The input.

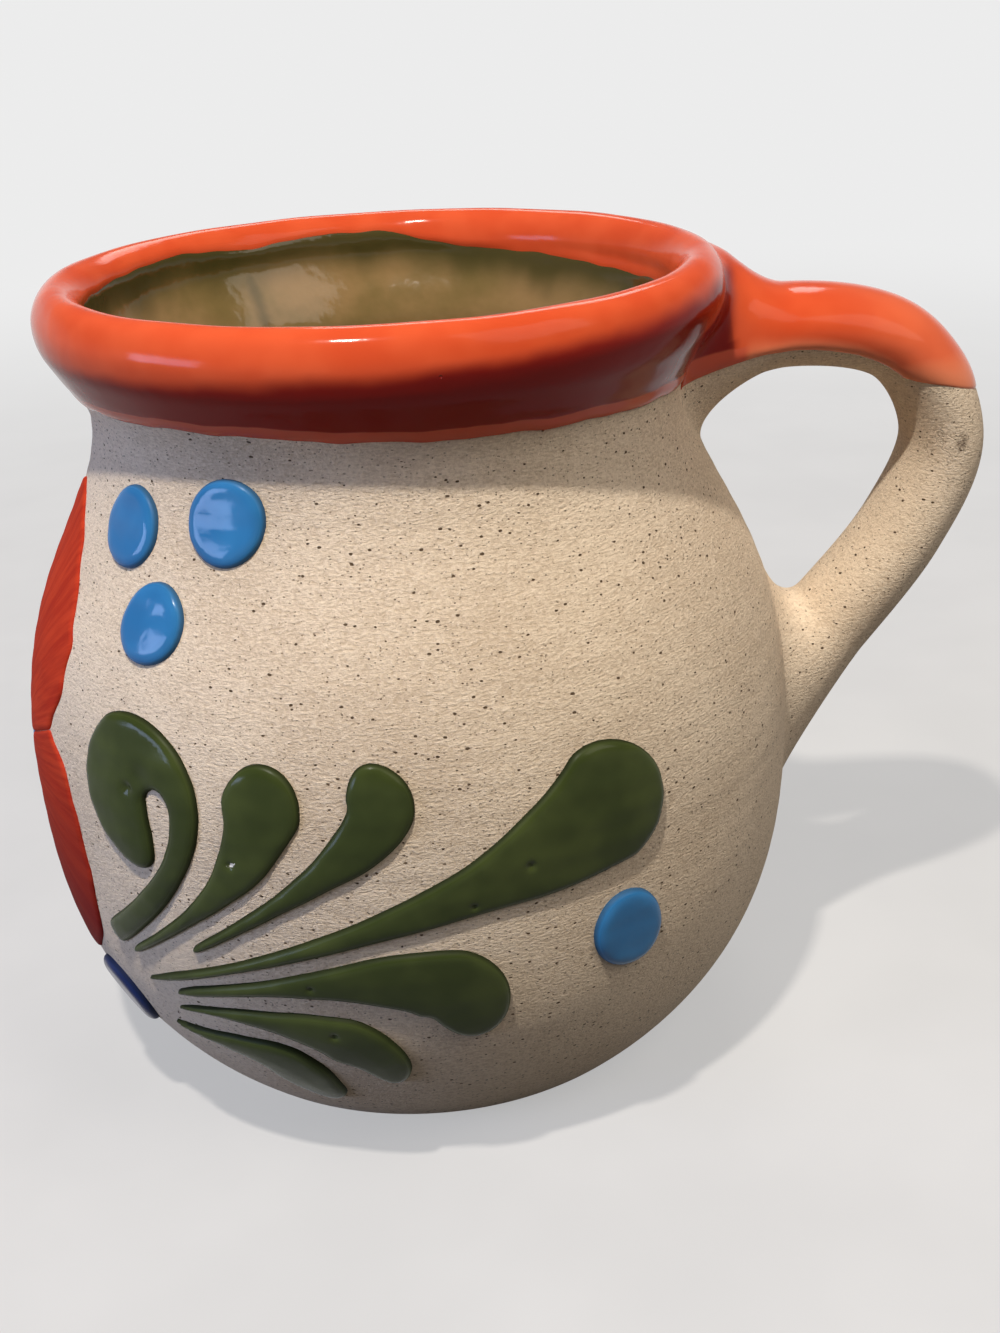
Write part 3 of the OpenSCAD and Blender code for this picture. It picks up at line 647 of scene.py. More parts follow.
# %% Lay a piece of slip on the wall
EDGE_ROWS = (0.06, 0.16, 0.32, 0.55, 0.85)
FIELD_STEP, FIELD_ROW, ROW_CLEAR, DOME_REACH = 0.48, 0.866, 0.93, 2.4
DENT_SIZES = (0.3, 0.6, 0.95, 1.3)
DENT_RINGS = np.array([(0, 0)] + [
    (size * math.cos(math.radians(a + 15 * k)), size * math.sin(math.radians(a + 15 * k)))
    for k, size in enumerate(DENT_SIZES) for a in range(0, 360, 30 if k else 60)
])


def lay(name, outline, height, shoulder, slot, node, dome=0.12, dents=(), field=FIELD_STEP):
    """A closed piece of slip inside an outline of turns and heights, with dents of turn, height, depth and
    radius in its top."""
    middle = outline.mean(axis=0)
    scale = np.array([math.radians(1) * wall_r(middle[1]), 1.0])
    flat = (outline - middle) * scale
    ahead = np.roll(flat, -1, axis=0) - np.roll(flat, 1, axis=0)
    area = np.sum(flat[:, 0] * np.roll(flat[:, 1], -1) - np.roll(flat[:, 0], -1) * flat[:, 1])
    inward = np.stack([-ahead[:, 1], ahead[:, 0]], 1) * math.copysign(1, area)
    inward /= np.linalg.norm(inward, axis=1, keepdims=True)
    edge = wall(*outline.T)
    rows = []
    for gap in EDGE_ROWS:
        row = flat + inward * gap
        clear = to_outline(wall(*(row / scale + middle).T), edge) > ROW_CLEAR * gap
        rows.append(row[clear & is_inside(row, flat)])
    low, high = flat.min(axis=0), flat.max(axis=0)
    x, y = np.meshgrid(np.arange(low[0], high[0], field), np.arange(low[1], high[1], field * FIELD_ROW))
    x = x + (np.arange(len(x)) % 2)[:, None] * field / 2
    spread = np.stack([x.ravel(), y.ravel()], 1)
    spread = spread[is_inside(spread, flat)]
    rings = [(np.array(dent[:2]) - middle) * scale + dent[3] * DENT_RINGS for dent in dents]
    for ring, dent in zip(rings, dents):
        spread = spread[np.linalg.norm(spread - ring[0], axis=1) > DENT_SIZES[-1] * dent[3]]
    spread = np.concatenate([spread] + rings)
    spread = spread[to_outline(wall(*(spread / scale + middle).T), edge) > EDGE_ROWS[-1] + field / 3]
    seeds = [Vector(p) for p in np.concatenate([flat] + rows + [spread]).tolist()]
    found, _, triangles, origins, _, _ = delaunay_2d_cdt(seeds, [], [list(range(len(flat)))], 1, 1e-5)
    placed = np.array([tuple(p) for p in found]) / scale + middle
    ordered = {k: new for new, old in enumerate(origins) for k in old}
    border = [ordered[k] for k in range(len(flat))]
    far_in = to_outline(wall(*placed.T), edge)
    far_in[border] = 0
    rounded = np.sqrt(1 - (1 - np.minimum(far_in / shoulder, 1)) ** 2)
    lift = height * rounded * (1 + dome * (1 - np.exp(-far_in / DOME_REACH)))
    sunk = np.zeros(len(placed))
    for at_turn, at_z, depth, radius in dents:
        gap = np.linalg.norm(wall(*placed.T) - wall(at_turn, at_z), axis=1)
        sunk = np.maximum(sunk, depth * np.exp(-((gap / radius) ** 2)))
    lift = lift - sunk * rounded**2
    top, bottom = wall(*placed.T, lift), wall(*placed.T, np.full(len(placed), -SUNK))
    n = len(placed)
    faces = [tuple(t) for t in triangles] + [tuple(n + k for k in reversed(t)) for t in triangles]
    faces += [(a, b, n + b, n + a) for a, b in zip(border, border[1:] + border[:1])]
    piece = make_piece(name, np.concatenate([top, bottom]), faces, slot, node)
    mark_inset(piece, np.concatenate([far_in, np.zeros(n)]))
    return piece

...

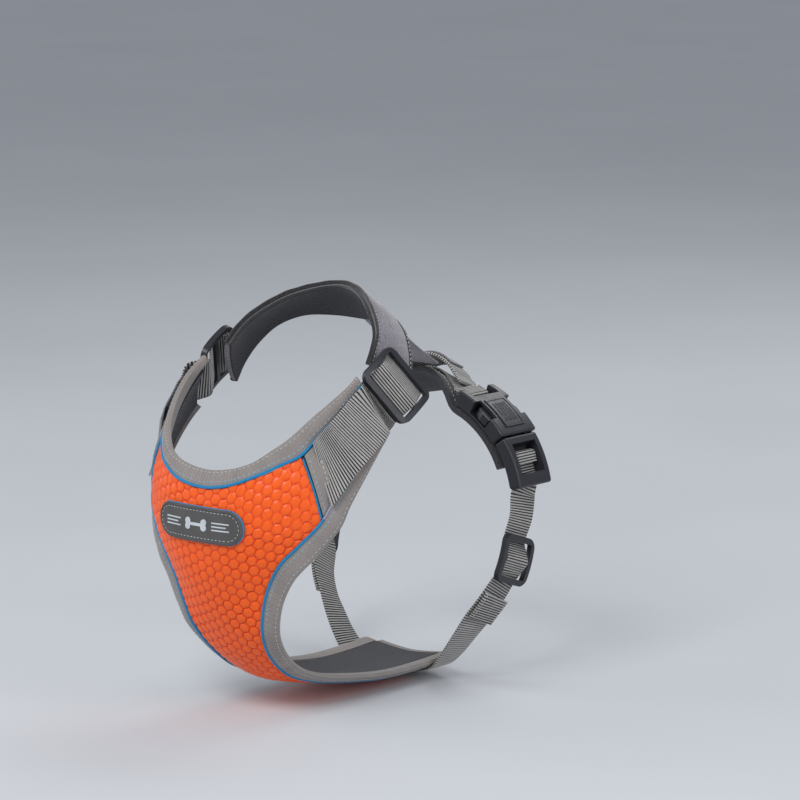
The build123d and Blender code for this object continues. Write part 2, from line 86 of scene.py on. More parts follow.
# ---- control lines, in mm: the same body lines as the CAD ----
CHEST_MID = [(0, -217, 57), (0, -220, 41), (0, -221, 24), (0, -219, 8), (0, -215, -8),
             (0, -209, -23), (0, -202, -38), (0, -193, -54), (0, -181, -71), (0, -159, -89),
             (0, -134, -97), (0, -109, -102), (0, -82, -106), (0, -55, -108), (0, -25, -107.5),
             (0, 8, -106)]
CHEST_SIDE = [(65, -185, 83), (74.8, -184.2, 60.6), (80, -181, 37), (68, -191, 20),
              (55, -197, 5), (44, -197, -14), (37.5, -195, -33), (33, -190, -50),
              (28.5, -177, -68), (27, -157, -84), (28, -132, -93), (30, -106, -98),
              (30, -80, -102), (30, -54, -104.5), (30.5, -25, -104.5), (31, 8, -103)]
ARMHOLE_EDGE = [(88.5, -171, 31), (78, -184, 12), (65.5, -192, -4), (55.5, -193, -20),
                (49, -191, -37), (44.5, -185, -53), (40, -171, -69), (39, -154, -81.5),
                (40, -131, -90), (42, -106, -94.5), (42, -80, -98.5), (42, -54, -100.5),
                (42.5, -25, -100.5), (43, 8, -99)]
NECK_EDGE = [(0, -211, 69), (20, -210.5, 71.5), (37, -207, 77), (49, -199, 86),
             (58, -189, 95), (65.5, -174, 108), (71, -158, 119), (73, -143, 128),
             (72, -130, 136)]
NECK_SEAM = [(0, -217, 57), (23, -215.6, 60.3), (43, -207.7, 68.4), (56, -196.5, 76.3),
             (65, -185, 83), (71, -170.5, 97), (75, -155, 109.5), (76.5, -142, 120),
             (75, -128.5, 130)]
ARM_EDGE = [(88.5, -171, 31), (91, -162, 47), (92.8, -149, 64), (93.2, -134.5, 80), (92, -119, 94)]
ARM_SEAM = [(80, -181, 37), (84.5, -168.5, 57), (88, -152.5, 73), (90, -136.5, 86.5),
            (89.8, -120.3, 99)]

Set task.
All lines above with "More" in them should be returned.

Task answer.
Write part 3 of the OpenSCAD and Blender code for this picture. It picks up at line 647 of scene.py. More parts follow.
The build123d and Blender code for this object continues. Write part 2, from line 86 of scene.py on. More parts follow.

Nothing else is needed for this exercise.